WHAT TO PRODUCE: Using the entries below, return word for word the lines from the one containing "Continue the OpenSCAD" up to and including the last.

>>>

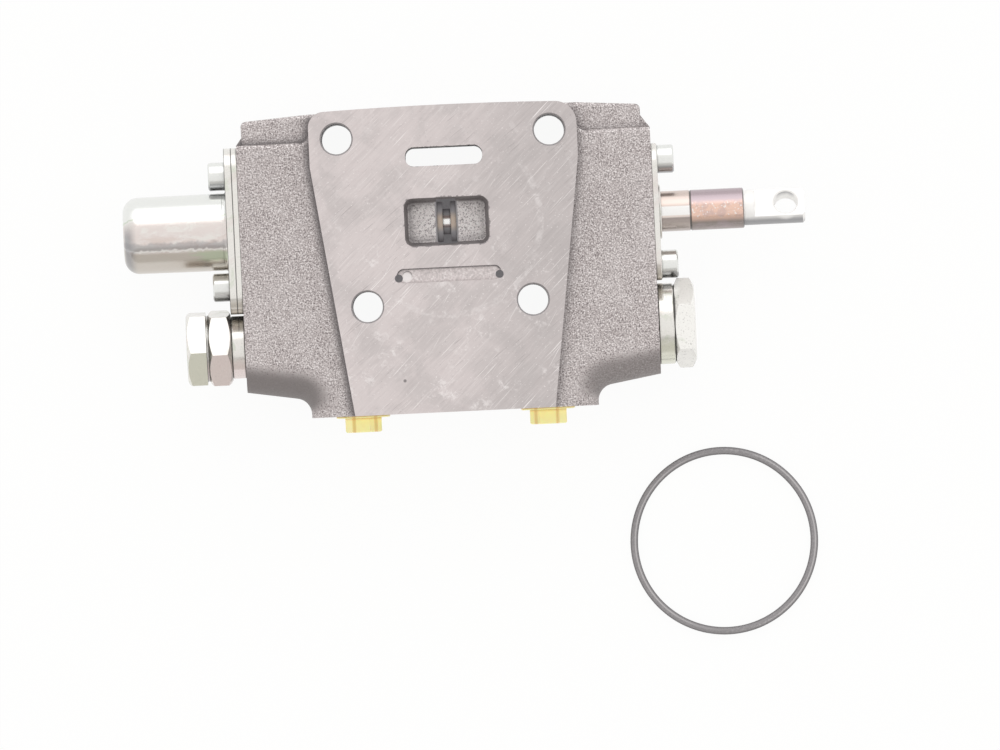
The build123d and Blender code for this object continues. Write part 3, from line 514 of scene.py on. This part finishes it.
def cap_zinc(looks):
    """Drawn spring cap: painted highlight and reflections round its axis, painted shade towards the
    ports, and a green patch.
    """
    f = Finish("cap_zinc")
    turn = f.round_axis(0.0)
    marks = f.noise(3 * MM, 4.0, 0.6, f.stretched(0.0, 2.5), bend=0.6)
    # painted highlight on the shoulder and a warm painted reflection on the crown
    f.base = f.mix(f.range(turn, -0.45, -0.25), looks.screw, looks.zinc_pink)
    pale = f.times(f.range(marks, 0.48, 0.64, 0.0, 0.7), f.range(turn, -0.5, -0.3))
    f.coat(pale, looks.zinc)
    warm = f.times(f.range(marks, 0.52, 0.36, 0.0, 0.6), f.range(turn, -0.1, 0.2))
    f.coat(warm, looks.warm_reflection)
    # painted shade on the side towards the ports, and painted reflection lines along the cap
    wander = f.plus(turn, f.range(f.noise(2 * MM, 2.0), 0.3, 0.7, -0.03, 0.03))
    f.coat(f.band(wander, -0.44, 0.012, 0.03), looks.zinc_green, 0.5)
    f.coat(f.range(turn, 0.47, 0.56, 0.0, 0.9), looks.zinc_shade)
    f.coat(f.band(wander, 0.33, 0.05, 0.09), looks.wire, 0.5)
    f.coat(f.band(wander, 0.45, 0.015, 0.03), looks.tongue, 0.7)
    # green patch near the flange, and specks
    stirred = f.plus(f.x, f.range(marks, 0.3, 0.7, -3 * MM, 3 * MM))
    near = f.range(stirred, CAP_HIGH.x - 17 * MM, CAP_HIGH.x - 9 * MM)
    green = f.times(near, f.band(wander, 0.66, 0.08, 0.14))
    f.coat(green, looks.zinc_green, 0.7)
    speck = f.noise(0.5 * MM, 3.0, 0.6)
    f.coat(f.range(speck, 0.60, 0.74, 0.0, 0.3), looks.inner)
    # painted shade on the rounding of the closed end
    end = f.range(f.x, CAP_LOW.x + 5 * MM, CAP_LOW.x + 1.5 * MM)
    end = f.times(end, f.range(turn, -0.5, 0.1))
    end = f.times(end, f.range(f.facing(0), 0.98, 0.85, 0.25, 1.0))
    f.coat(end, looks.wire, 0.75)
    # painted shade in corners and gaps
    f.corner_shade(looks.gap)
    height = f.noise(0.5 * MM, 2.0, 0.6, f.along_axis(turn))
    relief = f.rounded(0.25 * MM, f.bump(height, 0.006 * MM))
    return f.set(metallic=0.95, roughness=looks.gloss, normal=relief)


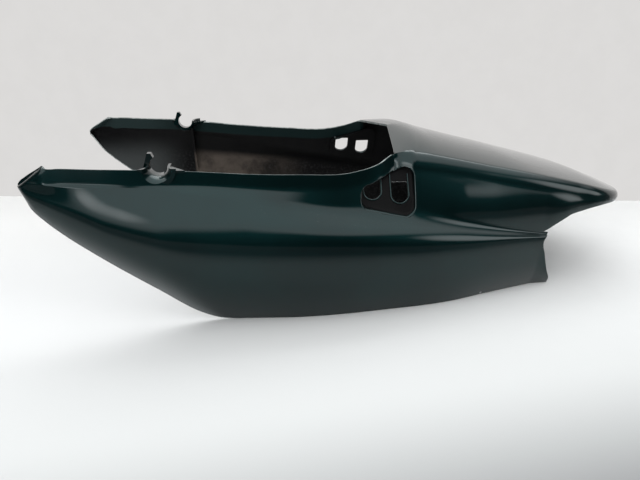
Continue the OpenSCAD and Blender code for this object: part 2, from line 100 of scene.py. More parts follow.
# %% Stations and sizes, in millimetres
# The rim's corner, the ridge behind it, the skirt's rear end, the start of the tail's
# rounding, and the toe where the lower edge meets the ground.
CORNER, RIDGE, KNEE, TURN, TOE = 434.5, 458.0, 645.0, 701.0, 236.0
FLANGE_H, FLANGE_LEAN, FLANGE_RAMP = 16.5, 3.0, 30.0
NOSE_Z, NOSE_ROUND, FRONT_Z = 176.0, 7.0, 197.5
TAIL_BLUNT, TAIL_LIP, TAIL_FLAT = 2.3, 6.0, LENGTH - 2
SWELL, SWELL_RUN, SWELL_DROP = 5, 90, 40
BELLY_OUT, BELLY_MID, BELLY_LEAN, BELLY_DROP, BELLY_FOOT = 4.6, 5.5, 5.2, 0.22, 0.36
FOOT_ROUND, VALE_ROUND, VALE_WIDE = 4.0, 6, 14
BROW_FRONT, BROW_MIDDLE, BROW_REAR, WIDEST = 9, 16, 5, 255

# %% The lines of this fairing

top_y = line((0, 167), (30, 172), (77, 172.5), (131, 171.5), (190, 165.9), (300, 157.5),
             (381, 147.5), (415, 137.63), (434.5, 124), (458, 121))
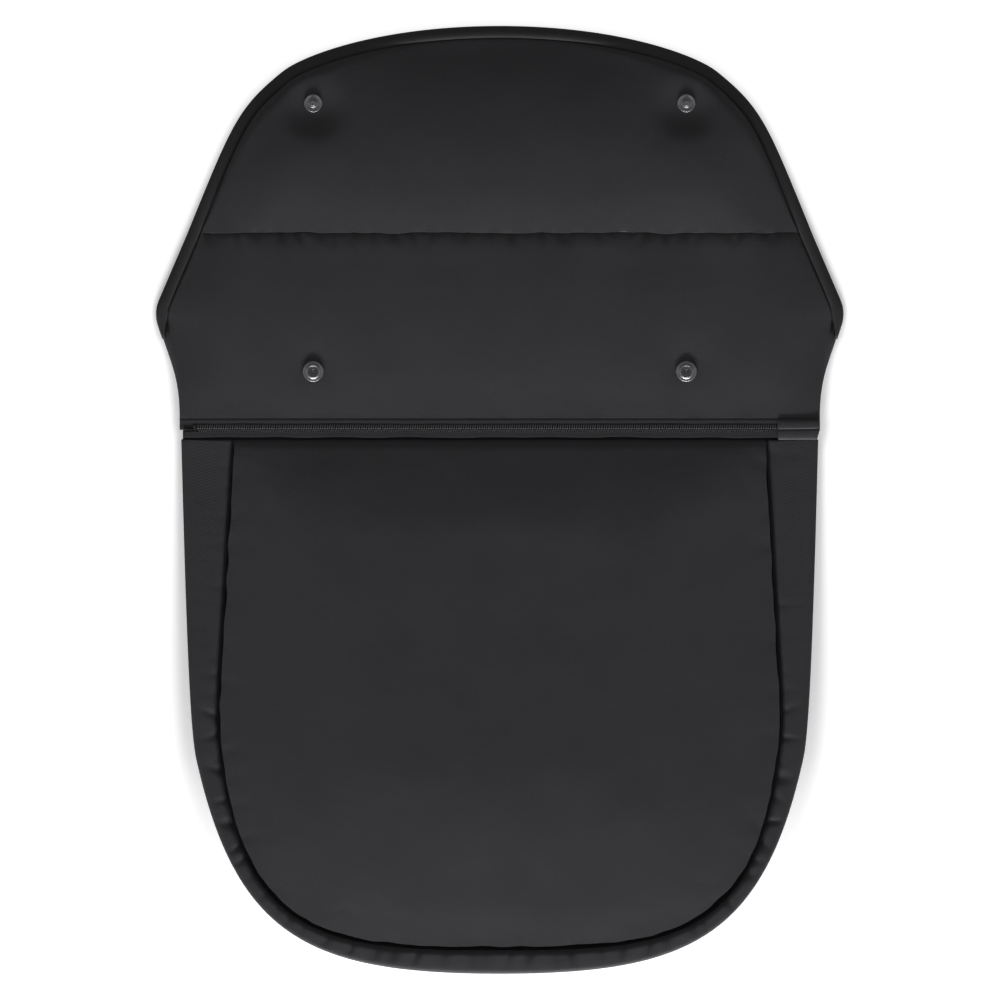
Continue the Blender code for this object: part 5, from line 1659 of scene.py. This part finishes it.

<<<

RESULT:
Continue the OpenSCAD and Blender code for this object: part 2, from line 100 of scene.py. More parts follow.
# %% Stations and sizes, in millimetres
# The rim's corner, the ridge behind it, the skirt's rear end, the start of the tail's
# rounding, and the toe where the lower edge meets the ground.
CORNER, RIDGE, KNEE, TURN, TOE = 434.5, 458.0, 645.0, 701.0, 236.0
FLANGE_H, FLANGE_LEAN, FLANGE_RAMP = 16.5, 3.0, 30.0
NOSE_Z, NOSE_ROUND, FRONT_Z = 176.0, 7.0, 197.5
TAIL_BLUNT, TAIL_LIP, TAIL_FLAT = 2.3, 6.0, LENGTH - 2
SWELL, SWELL_RUN, SWELL_DROP = 5, 90, 40
BELLY_OUT, BELLY_MID, BELLY_LEAN, BELLY_DROP, BELLY_FOOT = 4.6, 5.5, 5.2, 0.22, 0.36
FOOT_ROUND, VALE_ROUND, VALE_WIDE = 4.0, 6, 14
BROW_FRONT, BROW_MIDDLE, BROW_REAR, WIDEST = 9, 16, 5, 255

# %% The lines of this fairing

top_y = line((0, 167), (30, 172), (77, 172.5), (131, 171.5), (190, 165.9), (300, 157.5),
             (381, 147.5), (415, 137.63), (434.5, 124), (458, 121))
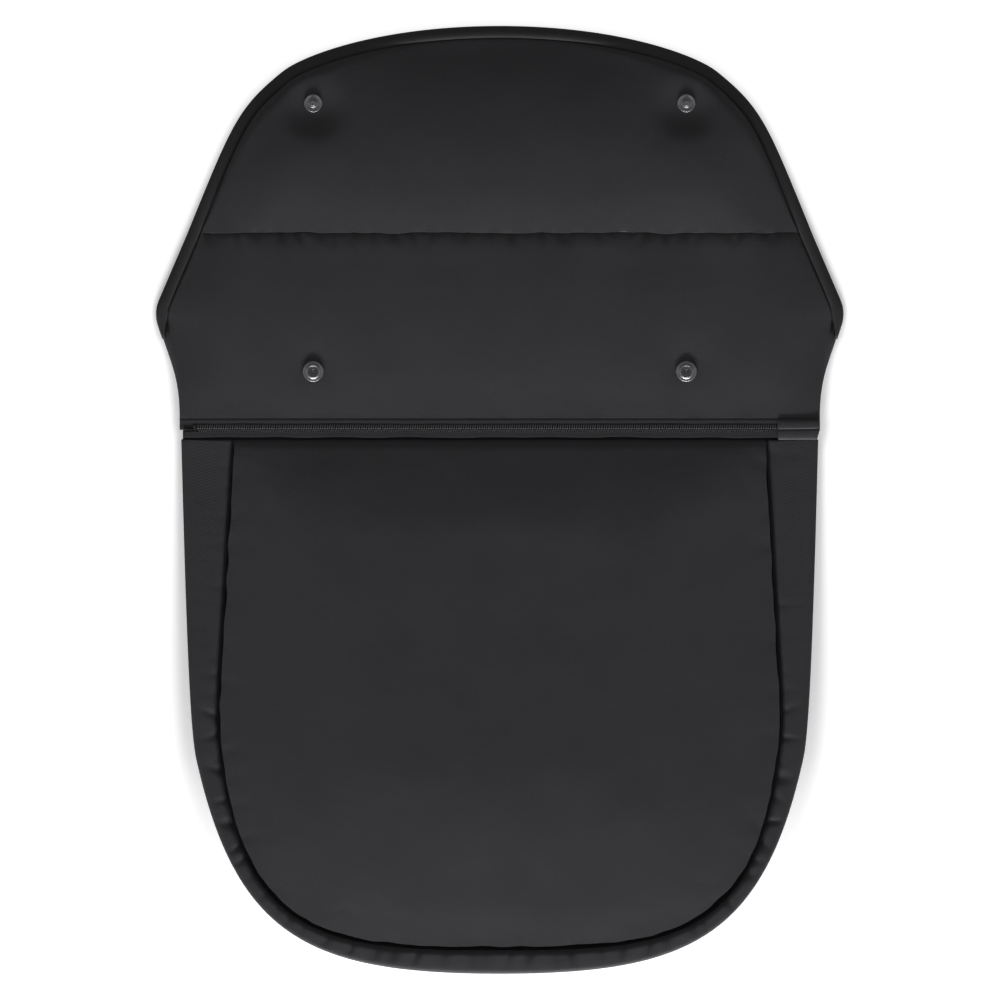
Continue the Blender code for this object: part 5, from line 1659 of scene.py. This part finishes it.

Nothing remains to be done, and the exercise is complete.